IF YOU WANT 'CAMP', THIS IS THE MOVIE FOR YOU! February 7, 2000 John T. Howton (Atlanta, GA United States) 22 out of 24 found this review helpful
If you want chilling, hilarious fun, this is most definitely entertainment at it's CAMPIEST best! Joan Crawford, as 'Amy', is totally filmed through gauze to soften the effects of her hard living & hard drinking years in Hollywood. Be sure to catch the scene where she is serving a cocktail & almost falls on her face! (And it wasn't even edited out! ) Notice the scene where she slams the car door & her beehive hairdo literally falls apart! When she screams, "Get outta here!", her voice sounds like an outraged truckdriver! The overacting is just priceless - every scene is better than the one before! Her long, dramatic death scene is done to the hilt! This is 'Mommie Dearest' to the MAX! I love this movie! Get out the popcorn, mix the cocktails, & get ready to be scared & to LAUGH your head off! We love you, William Castle! I give this film 5 Wire Hangers! It's absolutely TERRIFIC!
The QUEEN of Camp! November 26, 2002 Ciccocenta (East Bay, CA USA) 5 out of 5 found this review helpful
Another clinker from the 1960's vault of Joan Crawford films. & of course, Joan being a true star really gives it her all in this truly bad low-budget film about 2 silly teenagers who make a prank call to the wrong guy (John Ireland). Her brief (& co-starring) appearance steals the show & as usual is a riot. The subplot involves Joan playing the desperate, manipulating, man-hungry middle aged next door neighbor--who is obsessed w/ snagging John Ireland even AFTER she finds out he's a murderer!

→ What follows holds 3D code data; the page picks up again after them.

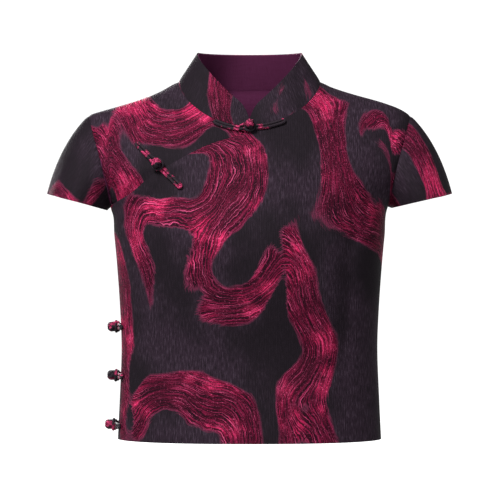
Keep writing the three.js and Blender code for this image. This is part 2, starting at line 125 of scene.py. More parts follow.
def makeStudio():
    makeCamera()
    makeFloor()
    for light in studio["lights"]:
        areaLight(*light)
    world = bpy.data.worlds.new("sky")
    world.use_nodes = True
    sky = world.node_tree.nodes["Background"]
    sky.inputs["Color"].default_value = (1, 1, 1, 1)
    sky.inputs["Strength"].default_value = studio["skyStrength"]
    bpy.context.scene.world = world
    bpy.context.scene.view_settings.view_transform = "Standard"
    bpy.context.scene.view_settings.look = "None"


makeStudio()
print("camera, floor and lights made")


body = {
    "hemHeight": -427,
    "underarmHeight": -150,
    "shoulderTip": (193, -40),
    "sideNeck": (85, 1),
    "frontNeckDrop": 55,
    "backNeckDrop": 5,
    "neckRoundness": 0.62,
    "ringPower": 2.3,
    "shoulderRound": 100,
    "shoulderPower": 2.2,
    "frontNeckRise": 12,
    "backNeckRise": 89,
    # height, half of the width, how far the front and the back stand off the side seams
    "rings": [
        (-427, 159, 100, 94),
        (-376, 156.5, 97, 87),
        (-318, 154.5, 99, 84),
        (-275, 156, 107, 88),
        (-217, 160, 116, 99),
        (-185, 163, 115, 104),
        (-150, 167, 106, 106),
        (-135, 177, 101, 105),
        (-120, 188, 96, 103),
        (-100, 201, 88, 99),
        (-60, 214, 66, 86),
        (-20, 220, 52, 68),
        (40, 222, 46, 56),
    ],
    # distance from the middle, height of the left and the right shoulder
    "shoulderRidge": [
        (85, 1, 1),
        (94, -4.5, -4.2),
        (104, -8.4, -10),
        (123, -14.4, -18.4),
        (161, -25.2, -30.4),
        (180, -32.4, -35.8),
        (193, -40, -40),
        (215, -56, -54),
    ],
    # height and distance from the middle
    "armholeSeam": [(-150, 167), (-122, 171), (-103, 175), (-82, 181), (-62, 187), (-40, 193)],
    "diagonalEdge": [
        (-167, -150),
        (-138, -134),
        (-114, -114),
        (-95, -103),
        (-69, -89),
        (-45, -77.5),
        (-22, -70),
        (-6, -64),
        (0, -54),
    ],
}

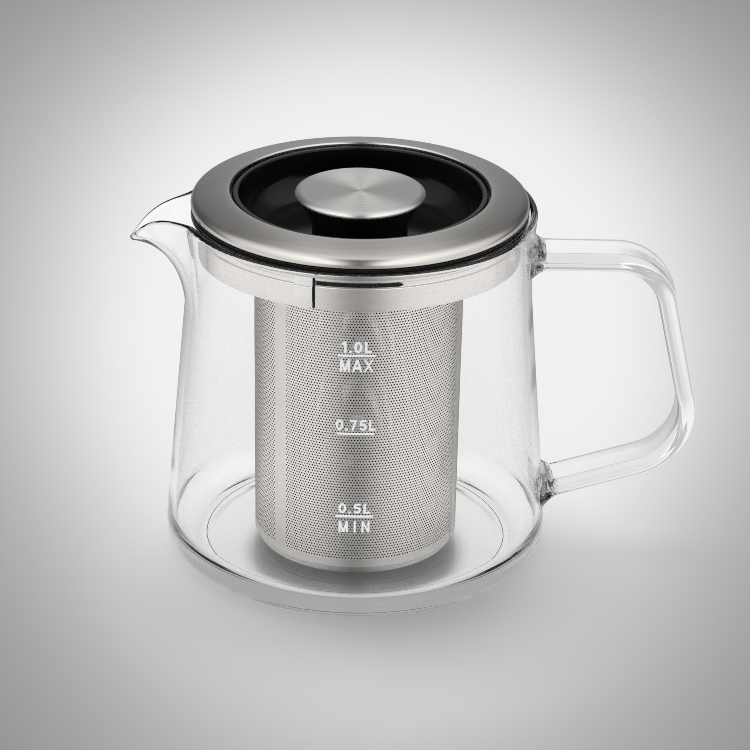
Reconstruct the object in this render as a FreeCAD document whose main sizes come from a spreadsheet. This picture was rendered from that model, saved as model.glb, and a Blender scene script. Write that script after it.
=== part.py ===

The scenes w/ her & John Ireland together where she can barely surpress her jealous rage over his dead ex-girlfriend had me chuckling. Dressed in what looks like a cocktail dress & a mini-chandellier around her neck, she looks & sounds as if perhaps there really was alcohol in those drinks she was making.The climax comes when she confronts one of the teen-aged girls grabbing her by the hair, calling her a "tramp" & ripping her to shreds screaming "GET OUTTA HERE!..." over & over again. you'll die laughing. The rest of the film has some suspenseful moments thanks to the menacing John Ireland, but the corny soundtrack music took what little scariness this film had going for it away. At times it sounded like background music on an episode of "The Flintstones". I'm sure this may have been scary stuff for pre-teens in the 60's but today its just another hilariously campy Joan Crawford movie.& i'm giving this film ***** simply because it completely fulfilled my need for camp--Joan Crawford style.
If Hitchcock had directed The Patty Duke Show... September 30, 1999 Steven Lambert (Arlington, TX USA) 7 out of 8 found this review helpful
In the days before caller ID when I was in my early teens, my friends and I would sometimes fight boredom by making prank phone calls: "Is your refrigerator running?", that sort of thing. That was when I first saw this movie on TV, so it really hit close to home. Did it teach me any lessons? Not unless you include a few new phone ideas, but it did give me a favorite guilty pleasure movie. After over 20 years of waiting it's finally on home video. Some of the humor and acting seem a little dated now, but most of the suspense scenes are very intense even by today's standards, and it's as much fun to watch as ever.
Vintage William Castle Thriller Combining An Interesting Premise With A Solid Cast Including Joan Crawford March 20, 2007 Simon Davis 4 out of 4 found this review helpful
Producer/Director William Castle will always be remembered as a "B" level showman renowned for getting his best thrills in his movies through cheap tricks like wiring theatre seats with light electricity or dangling skeletons over audiences during the screenings in a feeble attempt to increase the "thrill factor". However I believe he has often been unfairly dismissed in his movie output and could on occasion produce interestingly original work in his movies. His highly effective "The Night Walker" starring Barbara Stanwyck and Robert Taylor from 1965 comes to mind as fitting this category. 1965 also found him working off another interesting premise to create an entertaining and well acted little thriller in "I Saw What You Did". Admittedly the film is no masterpiece however it does succeed in its 80 or so minutes running time to create quite suspensful viewing. The idea of a prank phone call going terribly wrong and leading to a potentially deadly situation might not seem very original however here it is handled in a manner that allows the tension to slowly build and then mushrooms into a fast moving and tense climax. Castle was aided greatly here by a terrific cast headed by top billed veteran actress Joan Crawford who actually has a smaller role than the billing would suggest. Reteamed here with her old "Queen Bee" costar John Ireland this thriller would sadly prove to be Joan's last American film with her last two efforts being made in England. She however more than makes up for her limited screen time by totally dominating the action in her scenes making her role seem larger than it actually is. The cast includes an interesting mixture of veterans and complete new comers and they work extremely well together on what was obviously a small budget and limited production schedule. These limitations however work in the stories favour keeping the story moving at a satisfying pace with not alot of character development going on. Even the black and white photography, obviously chosen for budgetry reasons, proves highly effective here in creating just the right mood where so much of the story takes place on an eerie fog shroud night in an isolated country area.